Job:
Starting at the top of the entries, restate word for word each line up to and including the one with "neck: How far".

══════════════════════════════

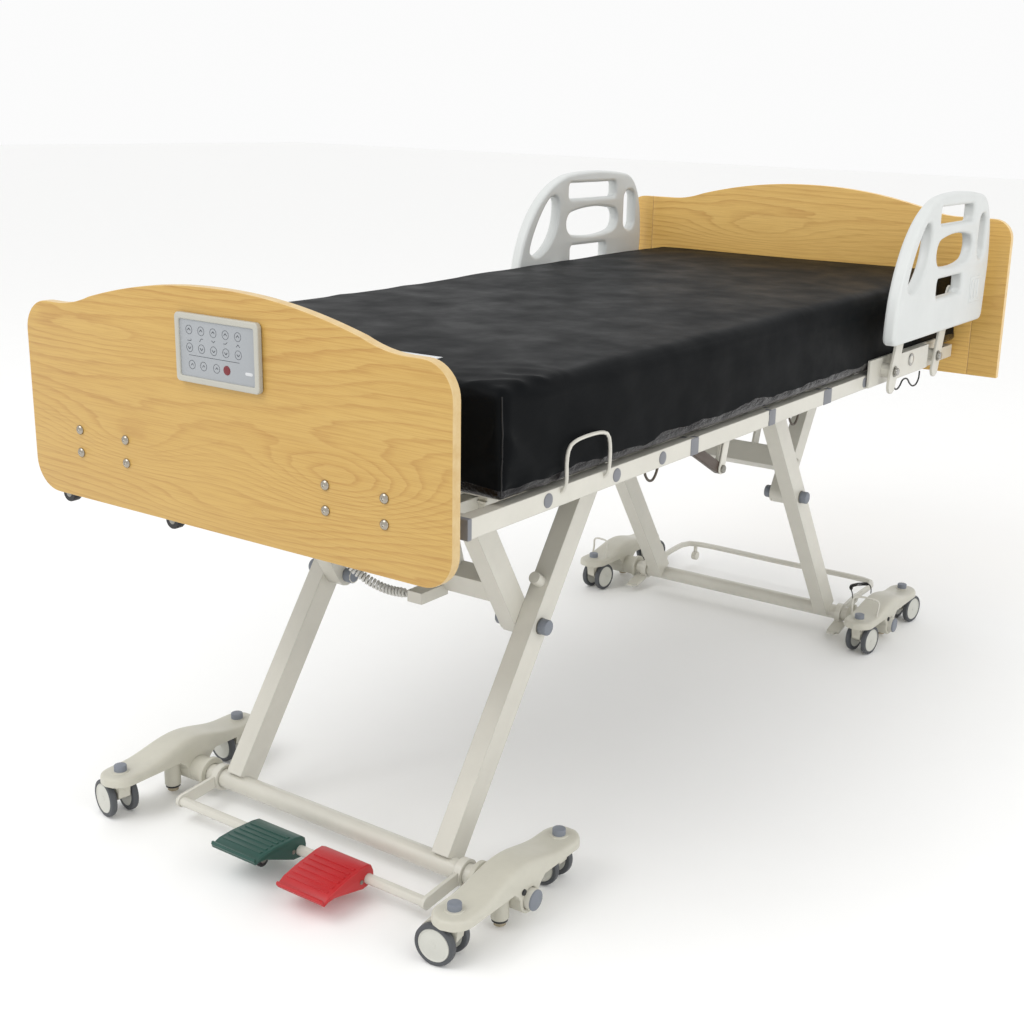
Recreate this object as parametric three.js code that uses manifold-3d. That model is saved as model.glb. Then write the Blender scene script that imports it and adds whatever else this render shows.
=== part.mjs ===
// Adjustable hospital bed on two scissor lifts, with eight swivel casters.
// Millimetres, +Z up, +Y towards the head end, +X to the right seen from the foot end.
import * as THREE from 'three';
import { mergeVertices } from 'three/addons/utils/BufferGeometryUtils.js';
import Module from 'manifold-3d';

const wasm = await Module();
wasm.setup();

// ---------- driving dimensions ----------
const GAP = 0.3; // clearance between pieces that touch
const ROUND = 10; // segments of a common round bar
const FINE = 16; // segments of a large round

// End boards
const BOARD = 19;
const FOOT_FACE = -1095;
const FOOT_BACK = FOOT_FACE + BOARD;
const HEAD_BACK = 1101;
const HEAD_FACE = HEAD_BACK - BOARD;
const FOOT_HALF = 469;
const HEAD_HALF = 573;
const SEAM_X = 493;

// Deck
const DECK_X = 454; // outer face of the side rails
const DECK_TOP = 771;
const RAIL_W = 25;
const RAIL_H = 32;
const RAIL_BOTTOM = DECK_TOP - RAIL_H;
const HINGE_Z = DECK_TOP - RAIL_H / 2;
const CALF_END = -1033;
const CALF_HINGE = -355;
const THIGH_HINGE = -27;
const BACK_HINGE = 250;
const BACK_END = 1060;
const NARROW_JOINT = 16; // half the rail gap at the calf and thigh hinges
const WIDE_JOINT = 22; // half the rail gap at the back hinge
const SLAT_W = 25;
const SLAT_TOP = 768;
const SLAT_BOTTOM = 742;

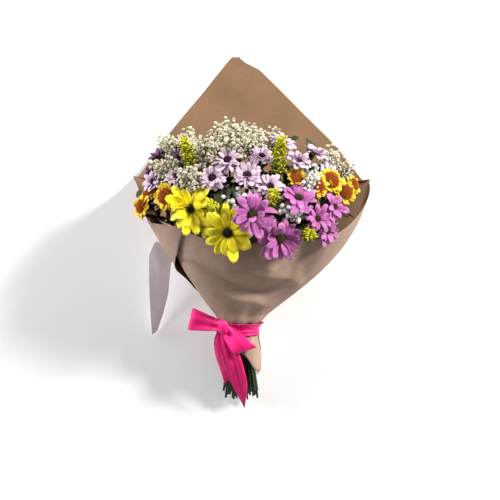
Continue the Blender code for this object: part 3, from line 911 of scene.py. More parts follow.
def read_flower(name: str, neck: float) -> tuple[Head, Points]:
    """The head and the stem of a CAD flower.

    Args:
        name: The CAD node.
        neck: How far below the head its stem bends.

    Returns:
        The head, and the middles of the stem's rings from its foot upwards.
    """
    triangles = node_triangles(name)
    foot = triangles.reshape(-1, 3)[triangles.reshape(-1, 3)[:, 1].argmin()]
    short = longest_edges(triangles) < 0.72 * neck
    middles = triangles.mean(axis=1)
    far = middles[short][np.linalg.norm(middles[short] - foot, axis=1).argmax()]
    chosen = short & (np.linalg.norm(middles - far, axis=1) < 62)
    points = np.unique(np.round(triangles[chosen].reshape(-1, 3), 2), axis=0)
    middle = points.mean(axis=0)
    for _ in range(4):
        normal = np.linalg.svd(points - middle, full_matrices=False)[2][2]
        flat = points - middle - np.outer((points - middle) @ normal, normal)
        reach = np.linalg.norm(flat, axis=1)
        points = points[reach > 0.55 * reach.max()]
        middle = points.mean(axis=0)
    radius = float(np.linalg.norm(points - middle, axis=1).max())
    others = triangles.reshape(-1, 3)
    others = others[np.linalg.norm(others - middle, axis=1) > max(0.55 * radius, 0.62 * neck)]
    rings = rings_along(others[np.abs((others - middle) @ normal) > 0.35 * radius], 6.0)
    rings = rings[rings[:, 1] < middle[1] + radius]
    below = rings[np.linalg.norm(rings - middle, axis=1).argmin()]
    if normal @ (middle - below) < 0:
        normal = -normal
    return Head(middle, normal, radius), rings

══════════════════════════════

Answer for the task:
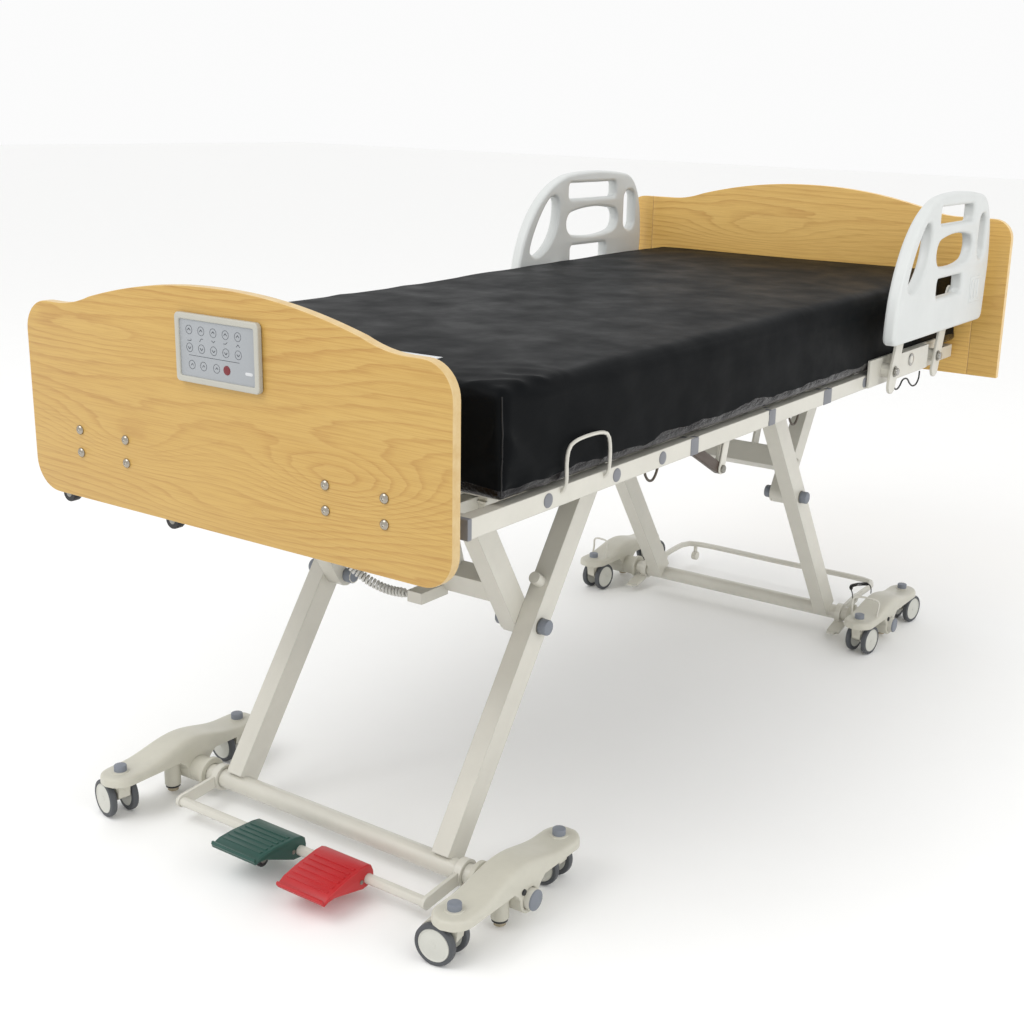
Recreate this object as parametric three.js code that uses manifold-3d. That model is saved as model.glb. Then write the Blender scene script that imports it and adds whatever else this render shows.
=== part.mjs ===
// Adjustable hospital bed on two scissor lifts, with eight swivel casters.
// Millimetres, +Z up, +Y towards the head end, +X to the right seen from the foot end.
import * as THREE from 'three';
import { mergeVertices } from 'three/addons/utils/BufferGeometryUtils.js';
import Module from 'manifold-3d';

const wasm = await Module();
wasm.setup();

// ---------- driving dimensions ----------
const GAP = 0.3; // clearance between pieces that touch
const ROUND = 10; // segments of a common round bar
const FINE = 16; // segments of a large round

// End boards
const BOARD = 19;
const FOOT_FACE = -1095;
const FOOT_BACK = FOOT_FACE + BOARD;
const HEAD_BACK = 1101;
const HEAD_FACE = HEAD_BACK - BOARD;
const FOOT_HALF = 469;
const HEAD_HALF = 573;
const SEAM_X = 493;

// Deck
const DECK_X = 454; // outer face of the side rails
const DECK_TOP = 771;
const RAIL_W = 25;
const RAIL_H = 32;
const RAIL_BOTTOM = DECK_TOP - RAIL_H;
const HINGE_Z = DECK_TOP - RAIL_H / 2;
const CALF_END = -1033;
const CALF_HINGE = -355;
const THIGH_HINGE = -27;
const BACK_HINGE = 250;
const BACK_END = 1060;
const NARROW_JOINT = 16; // half the rail gap at the calf and thigh hinges
const WIDE_JOINT = 22; // half the rail gap at the back hinge
const SLAT_W = 25;
const SLAT_TOP = 768;
const SLAT_BOTTOM = 742;

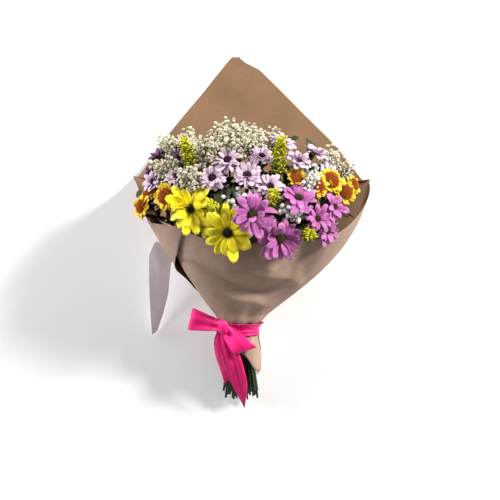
Continue the Blender code for this object: part 3, from line 911 of scene.py. More parts follow.
def read_flower(name: str, neck: float) -> tuple[Head, Points]:
    """The head and the stem of a CAD flower.

    Args:
        name: The CAD node.
        neck: How far below the head its stem bends.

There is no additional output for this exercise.